— Set problem —
Emit the exact text of every line from the line with "const hyssop = new THREE.Group();" to the line with "obj.parent = empty", both ends included. No other output is expected.

┏━━

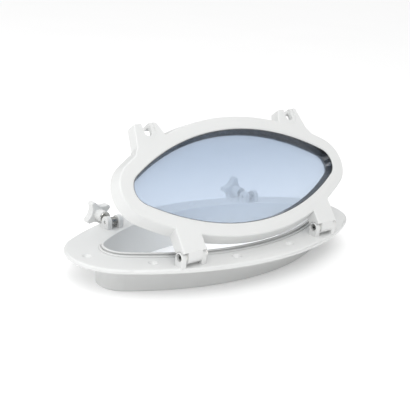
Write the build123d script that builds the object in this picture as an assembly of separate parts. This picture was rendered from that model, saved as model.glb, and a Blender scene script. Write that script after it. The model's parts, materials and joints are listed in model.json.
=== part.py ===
from build123d import *
from math import atan, atan2, cos, degrees, hypot, radians, sin, sqrt
import os

# Oval opening hatch: a flanged base with a spigot, a glazed lid on two hinges,
# and two swing bolts with hand knobs. Millimetres, +Z up.
# The origin is midway between the two end screw holes, on the underside of the flange.
# +X runs along the oval, and +Y runs from the hinges to the swing bolts.

# Ovals, each as (half length, half width, end radius)
FLANGE_OVAL = (220.0, 114.0, 70.0)
OPENING_OVAL = (172.4, 70.8, 24.5)
SPIGOT_FOOT_OVAL = (181.0, 72.6, 31.0)
LID_BACK_OVAL = (187.0, 83.6, 42.0)
LID_WINDOW_OVAL = (164.6, 62.4, 21.5)

# Base heights and depths
FLANGE_THICK = 5.2
FLANGE_EDGE = 3.0
FLANGE_FOOT_EDGE = 0.8
RIM_TOP = 9.6
LIP_WIDTH = 3.0
LIP_EDGE = 0.9
LIP_THICK = 1.4
LIP_UNDERCUT = 1.0
RIM_GROOVE_WIDTH = 1.1
STEP_WIDTH = 2.2
STEP_TOP = 6.8
FOOT_GUTTER_WIDTH = 0.8
FOOT_GUTTER_DEPTH = 0.4
SPIGOT_DEPTH = 37.8
SPIGOT_DRAFT = 2.4
SPIGOT_EDGE = 1.5
OPENING_DRAFT = 2.0

# Fixing holes, countersunk from above
HOLE_RADIUS = 2.75
SINK_RADIUS = 6.0
END_HOLE_X = 200.5
HOLE_PAIRS = ((146.0, -56.0), (45.0, -88.5), (98.0, 88.0), (33.0, 96.0))

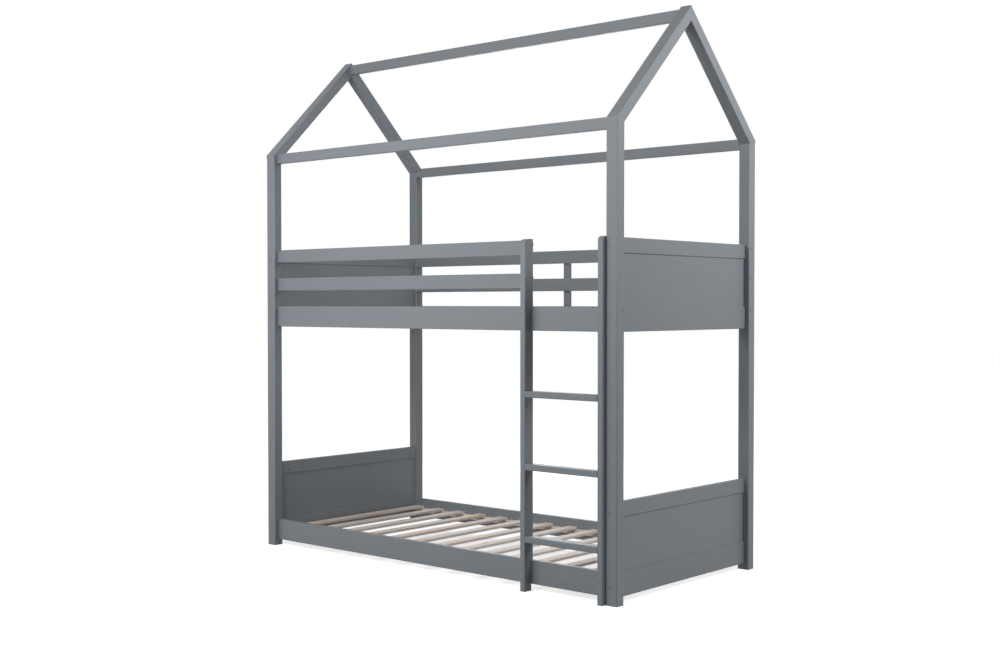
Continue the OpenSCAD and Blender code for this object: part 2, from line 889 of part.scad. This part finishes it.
module all_corners() {
    for (right = [0, 1], rear = [0, 1]) corner(right, rear) children();
}

module frame_bolts() color(zinc) placed() {
    all_corners() side_bolts_at(rail_bolt_z) frame_bolt();
    all_corners() end_bolts_at(end_bolt_z) frame_bolt();
    guarded_corners() side_bolts_at(guard_bolt_z) frame_bolt();
}

module barrel_nuts() color(zinc) placed() {
    all_corners() side_bolts_at(rail_bolt_z) frame_nut();
    all_corners() end_bolts_at(end_bolt_z) frame_nut();
    guarded_corners() side_bolts_at(guard_bolt_z) frame_nut();
    stile_bolts_at() barrel_nut(short_nut_at, guard_nut_off);
    post_bolt_at() barrel_nut(post_nut_at);
}

module ladder_bolts() color(zinc) placed() {
    ladder_bolts_at() bolt(short_bolt_l);
    stile_bolts_at() bolt(short_bolt_l);
    post_bolt_at() bolt(post_bolt_l);
}

module sleeve_nuts() color(zinc) placed() {
    sleeve_nuts_at() sleeve_nut();
}

module dowels() color(beech) placed() {
    all_corners() side_dowels_at(rail_dowel_z) dowel();
    all_corners() end_dowels_at(end_dowel_z) dowel();
    all_corners() seat_dowels_at() dowel();
    all_corners() eave_dowel_at() dowel();
    guarded_corners() side_dowels_at(guard_dowel_z) dowel();
    for (right = [0, 1]) corner(right, 0) {
        mitre_dowels_at() dowel();
        ridge_dowel_at() dowel();
    }
}

module cam_studs() color(zinc) placed() {
    all_corners() eave_cam_at() cam_stud();
    for (right = [0, 1]) corner(right, 0) ridge_cam_at() cam_stud();
}

module cam_locks() color(zinc) placed() {
    all_corners() eave_cam_at() cam_lock();
    for (right = [0, 1]) corner(right, 0) ridge_cam_at() cam_lock();
}

module rung_screws() color(zinc) placed() {
    rung_screws_at(rung_zs) screw(rung_screw_d, rung_screw_l);
}

module slat_screws() color(zinc) placed() {
    for (z = rail_heights) slat_screws_at(z) screw(slat_screw_d, slat_screw_l);
}

module frame_screws() color(zinc) placed() {
    for (z = rail_heights, rear = [0, 1])
        mirror([0, rear, 0]) ledger_screws_at(ledger_bottom(z)) screw(frame_screw_d, frame_screw_l);
    batten_screws_at(batten_screw_z) screw(frame_screw_d, frame_screw_l);
}

front_left_post();
front_right_post();
rear_left_post();
rear_right_post();
front_left_rafter();
front_right_rafter();
rear_left_rafter();
rear_right_rafter();
ridge_beam();
front_eave_beam();
rear_eave_beam();
lower_front_side_rail();
lower_rear_side_rail();
upper_front_side_rail();
upper_rear_side_rail();
lower_left_end_bottom_rail();
lower_left_end_panel();
lower_left_end_top_rail();
lower_right_end_bottom_rail();
lower_right_end_panel();
lower_right_end_top_rail();
upper_left_end_bottom_rail();
upper_left_end_panel();
upper_left_end_top_rail();
upper_right_end_bottom_rail();
upper_right_end_panel();
upper_right_end_top_rail();
front_guard_mid_rail();
front_guard_top_rail();
rear_guard_mid_rail();
rear_guard_top_rail();
rear_guard_batten();
ladder_left_stile();
ladder_right_stile();
ladder_bottom_rung();
ladder_middle_rung();
ladder_top_rung();
lower_front_ledger();
lower_rear_ledger();
upper_front_ledger();
upper_rear_ledger();
lower_slats();
upper_slats();
frame_bolts();
barrel_nuts();
ladder_bolts();
sleeve_nuts();
dowels();
cam_studs();
cam_locks();
rung_screws();
slat_screws();
frame_screws();
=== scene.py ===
"""House-frame bunk bed: satin grey paint on its timber, bare pine slats and zinc fittings."""
import math

import bpy
from mathutils import Euler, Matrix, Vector

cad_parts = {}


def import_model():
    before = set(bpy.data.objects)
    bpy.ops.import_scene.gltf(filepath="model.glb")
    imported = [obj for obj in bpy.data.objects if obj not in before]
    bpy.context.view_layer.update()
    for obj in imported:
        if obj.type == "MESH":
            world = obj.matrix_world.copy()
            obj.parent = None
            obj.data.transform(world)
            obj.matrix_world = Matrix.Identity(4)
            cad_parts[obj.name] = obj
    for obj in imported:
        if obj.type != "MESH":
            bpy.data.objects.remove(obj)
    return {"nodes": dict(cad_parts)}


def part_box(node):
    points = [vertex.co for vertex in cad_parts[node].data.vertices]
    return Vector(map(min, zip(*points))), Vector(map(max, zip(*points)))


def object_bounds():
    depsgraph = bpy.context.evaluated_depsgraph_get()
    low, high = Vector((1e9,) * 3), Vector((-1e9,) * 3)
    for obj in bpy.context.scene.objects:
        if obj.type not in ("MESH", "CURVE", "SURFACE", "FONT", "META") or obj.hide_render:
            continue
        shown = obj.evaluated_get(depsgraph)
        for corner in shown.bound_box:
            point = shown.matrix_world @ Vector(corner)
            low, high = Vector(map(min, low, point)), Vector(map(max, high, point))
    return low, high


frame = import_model()
CAD_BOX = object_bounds()
NODES = frame["nodes"]

# The camera, from the edges of the posts and rails in the photograph
CAMERA_AT = (4.0054, -4.5660, 1.1362)
CAMERA_AZIMUTH = math.radians(41.16)
CAMERA_DOWN = math.radians(1.247)
CAMERA_LENS = 48.63
SENSOR_WIDTH = 36.0

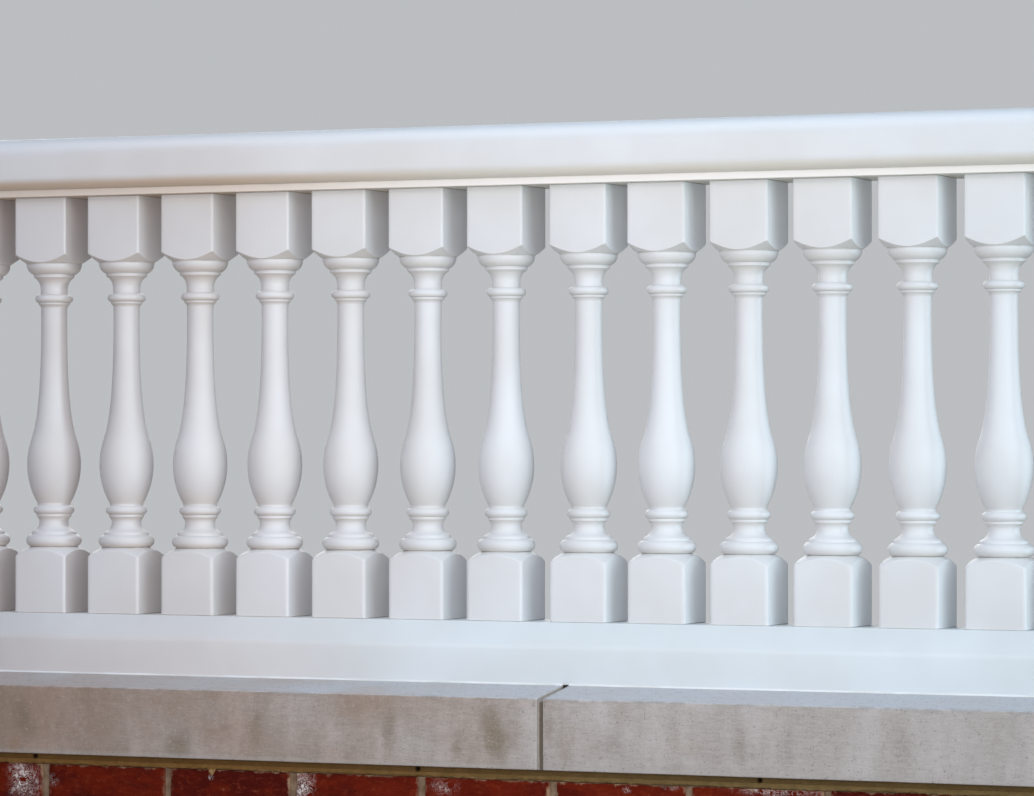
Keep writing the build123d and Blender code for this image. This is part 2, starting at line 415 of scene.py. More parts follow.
# Limestone coping: the left stone is browner than the right, with marks that ran down its face
stoneLook = {
    "brown": (0.412, 0.283, 0.216), "grey": (0.545, 0.503, 0.482),
    "top": (0.54, 0.56, 0.59), "topLeft": (0.49, 0.42, 0.385),
    "stain": (0.205, 0.155, 0.098), "rust": (0.31, 0.17, 0.085),
    "fresh": (0.56, 0.53, 0.49), "worn": (0.13, 0.115, 0.098),
    "speck": (0.22, 0.195, 0.17), "speckSize": 2.5,
    "roughness": 0.86,
    "streaks": ((58.0, 0.52, 0.36), (21.0, 0.50, 0.16)),    # spacing, cover and strength
}
stoneStains = (                   # X and height above the foot, half width and half height, strength
    (-68, 52, 48, 70, 0.36), (-82, 64, 16, 28, 0.52), (-70, 36, 18, 32, 0.74), (-131, 30, 11, 26, 0.55),
    (-845, 48, 22, 34, 0.62), (-583, 18, 24, 26, 0.60), (-457, 50, 14, 40, 0.40), (-240, 52, 13, 42, 0.48),
    (12, 62, 9, 26, 0.42), (38, 20, 11, 12, 0.35), (100, 36, 26, 28, 0.30), (302, 44, 14, 34, 0.34),
    (370, 40, 18, 36, 0.30), (540, 46, 22, 36, 0.24),
)
stoneRust = (-862, 14, 12, 14, 0.5)


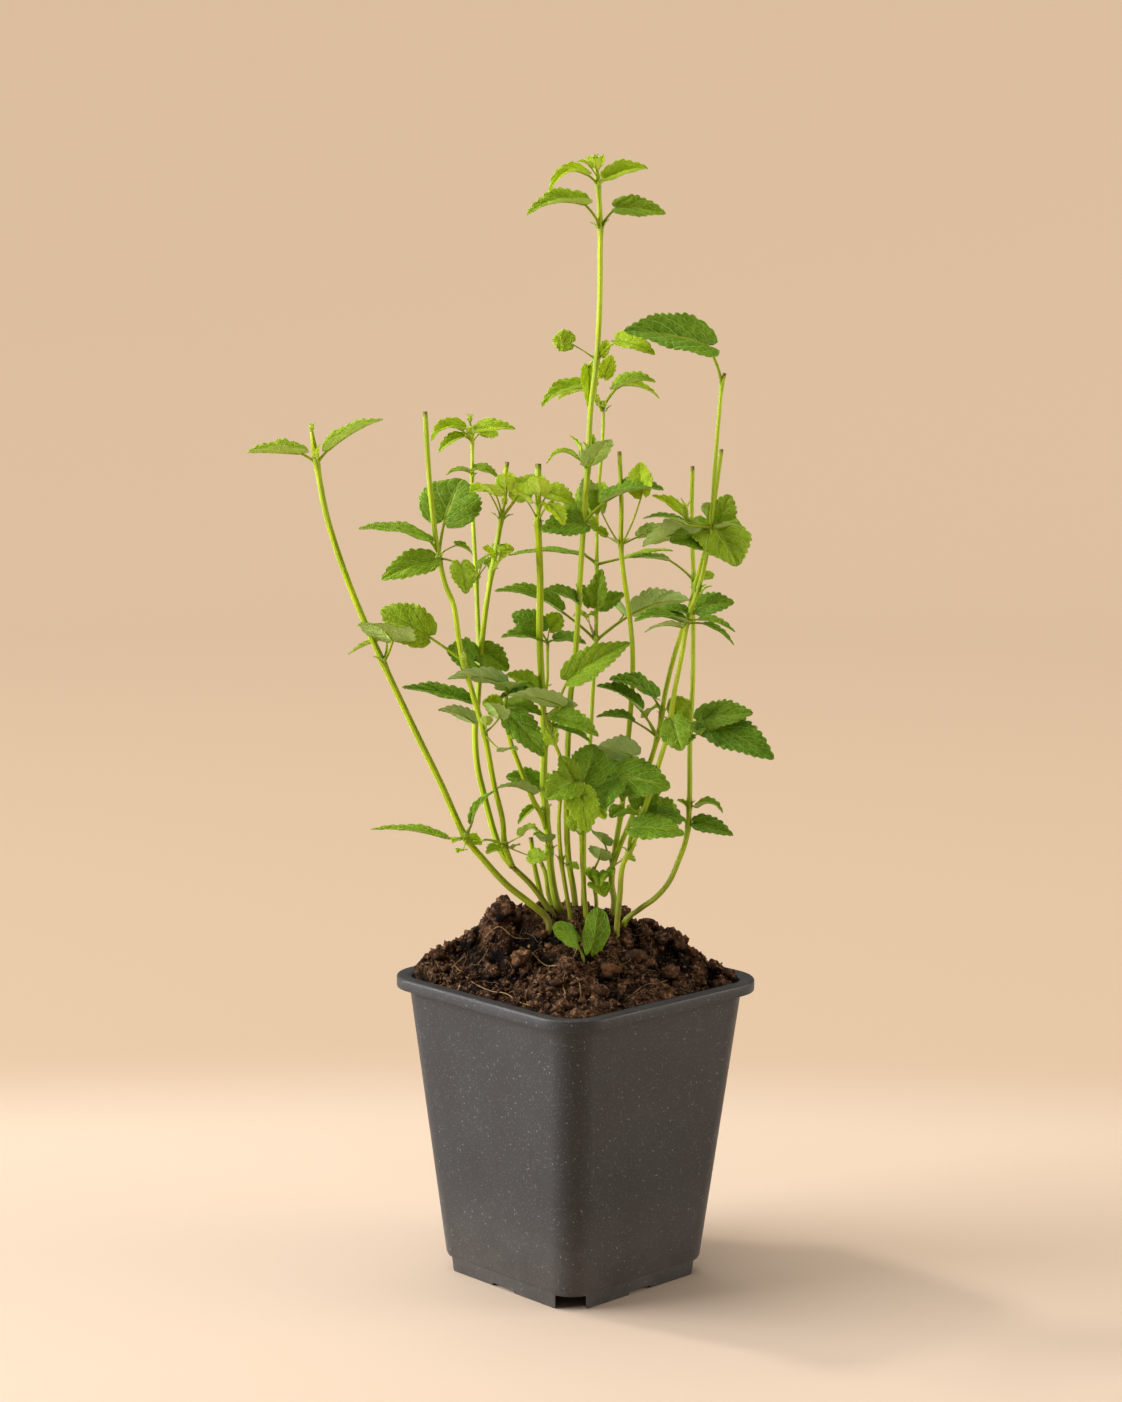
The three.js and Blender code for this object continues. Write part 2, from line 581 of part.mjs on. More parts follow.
// A rod of square section along points, with a half width at each point
function rod(points, widths) {
  const rings = points.map((point, k) => {
    const ahead = points[Math.min(k + 1, points.length - 1)];
    const behind = points[Math.max(k - 1, 0)];
    const along = ahead.clone().sub(behind).normalize();
    const normal = FRONT.clone().addScaledVector(along, -FRONT.dot(along)).normalize();
    const side = along.clone().cross(normal);
    return [[1, 1], [-1, 1], [-1, -1], [1, -1]].map(([u, v]) =>
      point.clone().addScaledVector(normal, u * widths[k]).addScaledVector(side, v * widths[k]),
    );
  });
  return loft(rings);
}

// A thin sheet of three columns. stations: [upper points, lower points], each from right to left.
// Both faces are cut into the same triangles, so that a waved sheet keeps its thickness.
function sheet(stations) {
  const faces = [];
  for (let k = 0; k < 6 * (stations.length - 1); k += 6) {
    const halves = [
      [k, k + 1, k + 7], [k, k + 7, k + 6],
      [k + 1, k + 2, k + 7], [k + 2, k + 8, k + 7],
    ];
    faces.push(...halves, ...halves.map(([a, b, c]) => [a + 3, c + 3, b + 3]));
    faces.push([k + 3, k, k + 6], [k + 3, k + 6, k + 9], [k + 2, k + 5, k + 11], [k + 2, k + 11, k + 8]);
  }
  const end = 6 * (stations.length - 1);
  for (const [a, b, c] of [[0, 2, 1], [0, 5, 2], [0, 4, 5], [0, 3, 4]]) {
    faces.push([a, b, c], [end + a, end + c, end + b]);
  }
  return solid(stations.flat(2), faces);
}

// Half width of an oval blade at a share of its length, before its teeth
const bladeHalf = (share, width) => (width / 2) * Math.sin(Math.PI * share ** 0.62) ** 0.75;

// Places along a blade where its edge turns: [share of the length, share of the half width]
function bladeEdge(length, smooth) {
  if (smooth) return [0.1, 0.3, 0.55, 0.8].map((share) => [share, 1]);
  const teeth = 1 + TOOTHED_FROM.filter((least) => length >= least).length;
  const edge = [];
  for (let k = 0; k < teeth; k++) {
    if (k > 0) edge.push([k / teeth, 0.84]);
    edge.push([(k + 0.66) / teeth, 1.08]);
  }
  return edge;
}

// One leaf from the stem's axis: a thin stalk that ends in a blade, folded along its midrib
function makeLeaf(node, [, start, tip, width, lean, [fold, arch]], smooth) {
  const base = place(start);
  const end = place(tip);
  const length = base.distanceTo(end);
  const axis = end.clone().sub(base).normalize();
  const level = UP.clone().addScaledVector(axis, -UP.dot(axis)).normalize();
  const across = axis.clone().cross(level);
  if (across.dot(FRONT) < 0) across.negate();
  const angle = THREE.MathUtils.degToRad(lean);
  const face = level.multiplyScalar(Math.cos(angle)).addScaledVector(across, Math.sin(angle));
  const side = face.clone().cross(axis);
  const lift = THREE.MathUtils.degToRad(fold);
  const midrib = (share) =>
    base
      .clone()
      .addScaledVector(axis, share * length)
      .addScaledVector(face, 4 * arch * length * share * (1 - share));
  const slopeAt = (share) => Math.atan(4 * arch * (1 - 2 * share));
  const upAt = (share) =>
    face.clone().multiplyScalar(Math.cos(slopeAt(share))).addScaledVector(axis, -Math.sin(slopeAt(share)));

  // A diamond across the leaf's path: half its width, half its depth
  const diamond = (centre, right, top, half, depth) => {
    const r = centre.clone().addScaledVector(right, half);
    const l = centre.clone().addScaledVector(right, -half);
    return [1, -1].map((sign) => [r, centre.clone().addScaledVector(top, sign * depth), l]);
  };

  // Stalk
  const reach = node.distanceTo(base);
  const root = node.clone().lerp(base, Math.min(0.6 / reach, 0.3));
  const small = length < TOOTHED_FROM[0];
  const thick = small ? FINE_STALK : STALK;
  const bend = root.clone().lerp(base, 0.5).addScaledVector(axis, -0.15 * reach);
  const path = new THREE.QuadraticBezierCurve3(root, bend, base);
  const joints = reach < 2.5 ? [0] : reach < 12 ? [0, 0.95] : [0, 0.5, 0.97];
  const stations = [];
  let top = upAt(0);
  for (const t of joints.reverse()) {
    const along = path.getTangent(t);
    top = top.clone().addScaledVector(along, -top.dot(along)).normalize();
    stations.unshift(diamond(path.getPoint(t), top.clone().cross(along), top, thick, thick));
  }

  // Blade
  if (small) {
    stations.push(diamond(midrib(0.45), side, upAt(0.45), width / 2, BLADE));
    stations.push(diamond(midrib(1), side, upAt(1), 0.3, BLADE / 2));
    return sheet(stations);
  }
  const edge = bladeEdge(length, smooth);
  const ribs = Math.ceil(edge.length / 2);
  for (const [share, tooth] of [[0.02, 0], ...edge, [1, 0]]) {
    const up = upAt(share);
    const out = tooth ? bladeHalf(share, width) * tooth : share < 1 ? 0.12 * width + 0.4 : 0;
    const wings = [1, -1].map((sign) => [
      side.clone().multiplyScalar(sign * out * Math.cos(lift)).addScaledVector(up, out * Math.sin(lift)),
      share < 1
        ? up.clone().multiplyScalar(Math.cos(lift)).addScaledVector(side, -sign * Math.sin(lift))
        : up,
    ]);
    const crease = share < 1 ? 1 / Math.cos(lift) : 1;
    const rib = midrib(Math.round(share * ribs) / ribs);
    const [[right, rightSkin], [left, leftSkin]] = wings;
    stations.push(
      [BLADE / 2, -BLADE / 2].map((off) => [
        midrib(share).add(right).addScaledVector(rightSkin, off),
        rib.clone().addScaledVector(up, off * crease),
        midrib(share).add(left).addScaledVector(leftSkin, off),
      ]),
    );
  }
  return sheet(stations);
}

// A stem with its leaves, and the side shoots that branch from it
function makeStem({ route, thick, live = false, leaves = [], shoots = [], smooth = false }, rooted) {
  const points = route.map(place);
  if (rooted) points.unshift(points[0].clone().addScaledVector(UP, -ROOT_DEPTH));
  const curve = new THREE.CatmullRomCurve3(points, false, "centripetal");
  const steps = Math.max(3, Math.round(curve.getLength() / STEP));
  const axis = curve.getSpacedPoints(steps);
  const widths = axis.map((_, k) => {
    const taper = THREE.MathUtils.lerp(thick[0], thick[1], k / steps);
    return (live && k === steps ? 0.5 : 1) * FLAT * taper;
  });
  const parts = [rod(axis, widths)];
  const fine = curve.getSpacedPoints(200);
  for (const leaf of leaves) {
    const root = fine.reduce((best, p) => (Math.abs(p.z - leaf[0]) < Math.abs(best.z - leaf[0]) ? p : best));
    parts.push(makeLeaf(root, leaf, smooth));
  }
  for (const shoot of shoots) parts.push(makeStem(shoot, false));
  return rooted ? whole(joined(parts)) : joined(parts);
}

// The hole that a stem stands in: its own foot, a little wider, from under its root to above the soil
function rootHole({ route, thick }) {
  const points = route.map(place);
  points.unshift(points[0].clone().addScaledVector(UP, -ROOT_DEPTH));
  const curve = new THREE.CatmullRomCurve3(points, false, "centripetal");
  const steps = Math.max(3, Math.round(curve.getLength() / STEP));
  const axis = curve.getSpacedPoints(steps);
  const reach = axis.findIndex((p) => p.z > points[1].z + 12);
  const foot = reach < 0 ? axis : axis.slice(0, reach + 1);
  foot[0] = foot[0].clone().addScaledVector(UP, -HOLE_CLEAR);
  return rod(foot, foot.map(() => FLAT * thick[0] + HOLE_CLEAR));
}

// Materials
const plastic = new THREE.MeshStandardMaterial({ color: 0x45413f, roughness: 0.62, metalness: 0 });
const peat = new THREE.MeshStandardMaterial({ color: 0x2a1a10, roughness: 0.97, metalness: 0 });
const leafGreen = new THREE.MeshStandardMaterial({ color: 0x5f9a2e, roughness: 0.55, metalness: 0 });
const cutBrown = new THREE.MeshStandardMaterial({ color: 0x6f5a2a, roughness: 0.7, metalness: 0 });

function mesh(name, body, material) {
  const { numProp, vertProperties, triVerts } = body.getMesh();
  const geometry = new THREE.BufferGeometry();
  const corners = new THREE.InterleavedBuffer(new Float32Array(vertProperties), numProp);
  geometry.setAttribute("position", new THREE.InterleavedBufferAttribute(corners, 3, 0));
  geometry.setIndex(Array.from(triVerts));
  const flat3 = geometry.toNonIndexed();
  flat3.computeVertexNormals();
  const made = new THREE.Mesh(flat3, material);
  made.name = name;
  return made;
}

const hyssop = new THREE.Group();
hyssop.name = "potted_anise_hyssop";
hyssop.add(mesh("pot", makePot(), plastic));
hyssop.add(mesh("soil", makeSoil(Object.values(STEMS).map(rootHole)), peat));
for (const [name, stem] of Object.entries(STEMS)) {
  hyssop.add(mesh(name, makeStem(stem, true), name.startsWith("stub") ? cutBrown : leafGreen));
}

export default hyssop;
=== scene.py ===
# %% [markdown]
# # A young anise hyssop in its nursery pot
# The real thing is a tapered square plastic pot, a mounded root ball of dark peat, and about fifteen
# square mint stems with toothed leaves. It could be scanned, or scattered from a few ready leaves. Here
# every surface is a formula on a grid of two parameters, so that each leaf keeps its own length, fold
# and tilt, and the whole plant can be grown again with other numbers.

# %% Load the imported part
import itertools
import math

import bmesh
import bpy
import numpy as np
from mathutils import Matrix, Vector


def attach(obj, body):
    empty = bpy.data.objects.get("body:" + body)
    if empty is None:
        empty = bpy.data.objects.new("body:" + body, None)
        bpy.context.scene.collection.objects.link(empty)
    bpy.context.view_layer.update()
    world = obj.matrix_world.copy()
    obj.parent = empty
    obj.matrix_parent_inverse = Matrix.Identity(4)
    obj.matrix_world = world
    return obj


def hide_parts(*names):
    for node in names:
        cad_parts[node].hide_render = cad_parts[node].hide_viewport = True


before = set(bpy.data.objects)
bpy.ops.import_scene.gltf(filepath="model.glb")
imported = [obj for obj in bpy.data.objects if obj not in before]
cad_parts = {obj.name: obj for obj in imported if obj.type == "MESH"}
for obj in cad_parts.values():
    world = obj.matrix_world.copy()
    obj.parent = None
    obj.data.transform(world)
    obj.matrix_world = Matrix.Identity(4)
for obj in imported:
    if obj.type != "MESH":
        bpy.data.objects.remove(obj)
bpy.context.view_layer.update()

# %% [markdown]
# ## Layout frame
# The plant was laid out as it is seen from the front: x to the right, y away from the front and z up, in
# millimetres, with the origin under the pot's centre. The part's own frame has the pot's sides along X
# and Y, so every layout point is turned by the same angle, which brings a corner of the pot forward.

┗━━

— Result of the task —
const hyssop = new THREE.Group();
hyssop.name = "potted_anise_hyssop";
hyssop.add(mesh("pot", makePot(), plastic));
hyssop.add(mesh("soil", makeSoil(Object.values(STEMS).map(rootHole)), peat));
for (const [name, stem] of Object.entries(STEMS)) {
  hyssop.add(mesh(name, makeStem(stem, true), name.startsWith("stub") ? cutBrown : leafGreen));
}

export default hyssop;
=== scene.py ===
# %% [markdown]
# # A young anise hyssop in its nursery pot
# The real thing is a tapered square plastic pot, a mounded root ball of dark peat, and about fifteen
# square mint stems with toothed leaves. It could be scanned, or scattered from a few ready leaves. Here
# every surface is a formula on a grid of two parameters, so that each leaf keeps its own length, fold
# and tilt, and the whole plant can be grown again with other numbers.

# %% Load the imported part
import itertools
import math

import bmesh
import bpy
import numpy as np
from mathutils import Matrix, Vector


def attach(obj, body):
    empty = bpy.data.objects.get("body:" + body)
    if empty is None:
        empty = bpy.data.objects.new("body:" + body, None)
        bpy.context.scene.collection.objects.link(empty)
    bpy.context.view_layer.update()
    world = obj.matrix_world.copy()
    obj.parent = empty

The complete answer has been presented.